Aber ein viel gewichtigerer Grund für die kurze Ära der „Kerzen“ war das Aufkommen der Glühlampen. Die „Jablotschkowschen Kerzen“ konnten dem Wettbewerb mit Thomas A. Edisons Erfindung und der Glühlampe eines anderen russischen Wissenschaftlers, Alexander Lodygin, nicht standhalten. Die Glühlampen waren den „Kerzen“ in der Helligkeit sehr bald ebenbürtig, aber preiswerter und konnten 1000 Stunden oder länger leuchten. 

Pawel Jablotschkow blieb nichts anderes übrig, als weitere Forschungen zur Elektrizität zu betreiben. Er reiste oft von Frankreich nach Russland, konnte aber nirgends einen Platz finden, da er in seiner Heimat bereits seinen Ruf als berühmter Erfinder verloren hatte und in der Firma Deneyrouse, in der er immer noch eingetragen war, weder Anteile noch Einfluss hatte.
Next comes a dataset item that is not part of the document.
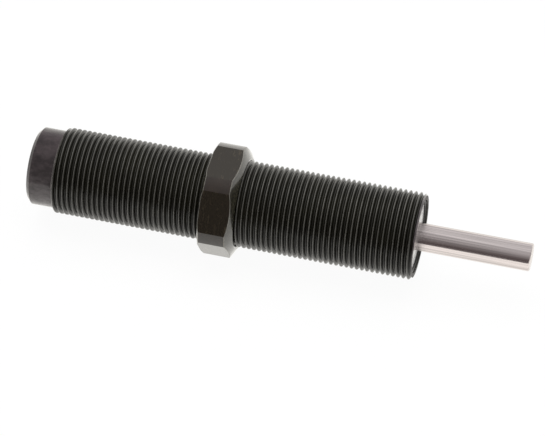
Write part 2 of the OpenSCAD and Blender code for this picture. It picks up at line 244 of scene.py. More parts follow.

Das Pariser Hippodrom wurde mit 128 Jablotschkow-Kerzen beleuchtet.

Die anstrengende Reisetätigkeit und die ständige Arbeit an Erfindungen hinterließen Spuren an Jablotschkows Gesundheit. Er erlitt zwei Schlaganfälle.

Am Ende seiner Karriere, 1892, kehrte er schließlich in seine Heimat zurück. Nur seine treuesten Freunde und Verwandten waren ihm dort noch geblieben. Er stieg im Hotel „Zentralnyje nomera“ ab, das als eines der billigsten der Stadt galt. In seinem Zimmer richtete sich Jablotschkow ein kleines Labor ein und arbeitete für den Rest seines Lebens weiter an seinen Erfindungen, insbesondere an einem Projekt für die Beleuchtung der Stadt Saratow. Er hatte jedoch keine Zeit mehr, seine Arbeit zu vollenden.

Pawel Jablotschkow

Im Jahr 1894 starb Jablotschkow und wurde in der Familiengruft auf dem kirchlichen Friedhof am Rande des Dorfes Saposchok (Gebiet Saratow) beigesetzt.